Delhi chief minister Arvind Kejriwal can learn from a memorable scene in Vishal Bhardwaj’s Maqbool. In that film, Pankaj Kapoor (Abbaji) gets irriated by a politician, thrusts a paan into his mouth and menacingly tells him, “Gilori khaya karo, gulfaam, zubaan kaboo mein rehti hai.”
Chewing too much betel leaves (gilori) could be injurious to health. But there is certainly some merit in the other suggestion: a politician should think before he speaks, especially in public.
Or he’d be forced to eat his own words, like Kejriwal.
From calling the desire for nationwide expansion a reflection of the hubris (ahankar) of some of his colleagues, Kejriwal has made a quick turnaround by saying that the AAP will now contest elections in other states.
At a meeting of the truncated political affairs committee of the party on Tuesday night (March 16), Kejriwal and his coterie decided to contest elections “wherever the organisation is strong.”
If the earlier resolve was rooted in ahankar, the decision to go national is a sign that bloated egos in the AAP have been deflated. The oligarchy in the AAP has realised that volunteers also have a voice in decision- making; ignoring them would have been suicidal for both Kejriwal and his party.
Kejriwal’s climb-down from the high horse he had mounted at the Ramlila Maidan, when he publicly rebuked those advocating the party’s expansion, is not insignificant. Headstrong, impatient politicians like Kejriwal generally do not reverse decisions they announce publicly unless a volte-face becomes inevitable. The alacrity with which Kejriwal has swallowed his pride and words shows the pressure from the grassroot workers must have been immense and irresistible. This is a rare instance of internal democracy performing a bloodless coup against an evolving dictatorship.
Kejriwal’s unilateral decision to focus on Delhi was flawed from the very beginning.
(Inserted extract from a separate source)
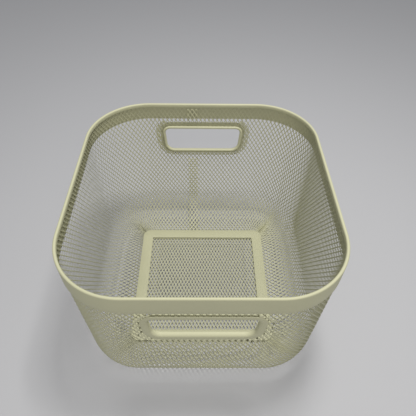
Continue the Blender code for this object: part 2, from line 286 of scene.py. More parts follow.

By vetoing future electoral battles, Kejriwal had ignored the cardinal rule of political warfare: you do not put together an army of volunteers and workers only to disband or send it back to the barracks.
During the Delhi election, volunteers from across India—and from many other countries—had participated in the campaign with the hope that this was the beginning of the war against established political parties and prevailing systems. Imagine their consternation and frustration then when Kejriwal announced soon after the Delhi win that the war was over and everybody could go back home. What were the volunteers and workers, for instance, in Mumbai expected to do: go back to their pre-AAP lives and wait for the next round in Delhi?
Kejriwal had, in fact, ignored the basic principle of Indian politics: a party can’t survive unless it agrees to share the benefits of power right down to the grassroot level. To ensure loyalty and participation, parties have to devolve power and delegate responsibilities; they have to be built right from the bottom. But Kejriwal was trying create a crony-heavy pyramid without a base.
One of the reasons why Yogendra Yadav and Prashant Bhushan were able to muster the support of a large number of party volunteers and state units (like Rajasthan, where the office-bearers had passed a resolution supporting them) was that they were seen advocating expansion and autonomy to state units. In Maharashtra, Karnataka and Punjab too, many local leaders were keen that the party consider Yadav’s argument.
Volunteers and leaders in these units, who had bravely battled on for the party with the hope that their state’s turn would be next, were dismayed when Kejriwal did not even bother to seek their opinion. For a party founded on the principle of ‘Swaraj’, a leader who had sought the opinion of voters (even if it was a farce) before forming the government in Delhi in 2013, the decision taken behind closed doors was an unmitigated disaster.
In the end, Kejriwal has taken the right decision, but only after an acrimonious war with dissenters like Yadav and threats of rebellion from the state units.
If only he had listened to party workers before shooting from the lip in public. Or, being a film aficionado, remembered those famous lines from Maqbool.